En effet, toutes les grandes banques actuelles ont démarré des processus d’urbanisation basées sur les architectures orientées services (SGCIB, CALYON, BNP…), des assurances aussi ont lancé des démarches, aujourd’hui déjà bien avancées, dans cette direction (comme SMA-BTP…) ou encore les télécoms (comme Bouygues Télécom). En conclusion, la question n’est pas de savoir si l’on doit passer aux architectures orientées services, mais quand et comment.
Y-a-t-il des écueils à éviter ?
D’un point de vue organisationnel, il faut bien voir que l’intérêt d’une SOA ne sera pas immédiat et que c’est un travail qui réclame du temps. C’est pourquoi il faut une volonté forte des sponsors et des leaders pour mettre cette démarche en place.

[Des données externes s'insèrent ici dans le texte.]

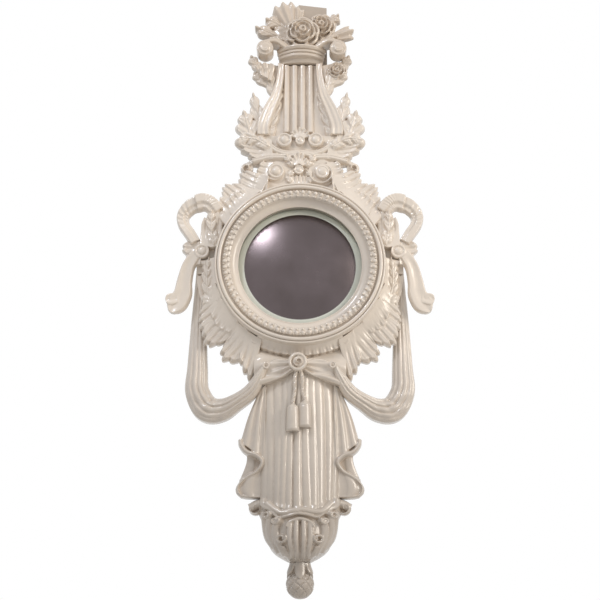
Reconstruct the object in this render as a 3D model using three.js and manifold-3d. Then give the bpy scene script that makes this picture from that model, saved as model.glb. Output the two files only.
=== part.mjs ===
// A girandole wall mirror: a convex glass in a turned, beaded ring, with carved and lacquered wood glued
// round it. A lyre crest stands above the ring, ribbon bows and cloth festoons hang at its sides, and a
// draped pendant with tassels, a leaf cup and a ball finial hangs below. Millimetres, +Z up, the front
// faces -Y. The origin is on the rear face of the crest's board, on the centreline.
import * as THREE from "three";
import { mergeVertices } from "three/addons/utils/BufferGeometryUtils.js";
import Module from "manifold-3d";

const wasm = await Module();
wasm.setup();

// ---------------------------------------------------------------- driving sizes
// Pieces are drawn face on: x to the right, y up and z forward from the rear face of the boards.
// The ring is drawn about its centre. The crest is drawn from the ring's top and the pendant from its foot.
const MIRROR_DROP = 200; // the centre of the glass lies this far below the origin
const GAP = 0.3; // glue line, or clearance between neighbouring pieces

const BOARD = 22; // thickness of the ring board and of the two spine boards
const FRONT = BOARD + GAP; // where the carved pieces begin
const RING_SEGMENTS = 44;

const GLASS_RADIUS = 114.3; // a 229 mm convex glass
const GLASS_SAG = 21.5;
const GLASS_THICK = 3;
const GLASS_SEAT = 14.3; // the front edge of the glass lies this far in front of the boards
const GLASS_PLAY = 2.7; // radial, between the glass and the ring board
const RABBET = 4.8; // how far the moulding laps over the glass
const PACKING_WIDTH = 10;
const REBATE_WIDTH = 9; // ledge that the backing board lies in
const REBATE_DEPTH = 6;
const BACKING_PLAY = 1.5;
const CARCASS_RADIUS = 182;

const SIGHT_RADIUS = GLASS_RADIUS - RABBET;
const CARCASS_BORE = GLASS_RADIUS + GLASS_PLAY;
const REBATE_RADIUS = CARCASS_BORE + REBATE_WIDTH;

const LIP = 16.3; // depth of the inner edge of the moulding
const SLOPE = 20.5; // from the sight edge out to the circle of beads
const BEAD_RADIUS = SIGHT_RADIUS + SLOPE;
const BEAD_LENGTH = 13.5; // radial
const BEAD_HEIGHT = 6;
const BEAD_COUNT = 74;
const BEAD_STRIP = 1.6; // thickness left between two beads
const MOULDING_WIDTH = 22; // from the circle of beads to the outer edge
const MOULDING_HEIGHT = 49.7;
const BEAD_DROP = 6; // from the top of the moulding down to the seat of the beads
const MOULDING_RADIUS = BEAD_RADIUS + MOULDING_WIDTH;
const MOULDING_TOP = FRONT + MOULDING_HEIGHT;
const BEAD_SEAT = MOULDING_TOP - BEAD_DROP;
const SURROUND = 10; // from the moulding out to where the crest and the pendant are drawn from
const SURROUND_RADIUS = MOULDING_RADIUS + SURROUND;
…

L’identification et la granularité des services constituent deux des aspects difficiles de cette approche. Si la granularité est trop forte il n’y a pas de réutilisabilité et de lisibilité et si la granularité est trop faible, la réutilisabilité passe par la composition d’une multitude de services qui accroît de façon excessive la complexité du système. De plus, il faut bien distinguer les services business des services techniques. Les deux peuvent être adressés par le SOA, il faut savoir ce que l’on veut exposer et à qui. Il est important aussi de trouver des personnes capables de travailler en équipe, capables de se remettre en cause et d’adopter un vocabulaire et des notions communes. Cela devient même un critère de recrutement en plus des compétences techniques. Enfin, la SOA requiert un effort qui doit porter sur la durée et c’est pourquoi les équipes doivent être motivées et adhérer à cette démarche.
En quelle mesure cela change les relations durant le projet ?
Il va y avoir clairement une meilleure adéquation entre les volontés du business et la réalisation par les équipes projets. Le fait qu’il y ait un décloisonnement entre le business et les équipes projets, ainsi qu’entre les différentes équipes elles-mêmes, change la nature des rapports entre les différents protagonistes. C’est pourquoi, à terme, la réactivité de l’ensemble des équipes s’améliore grâce à une communication plus directe entre les différents acteurs impliqués dans un projet.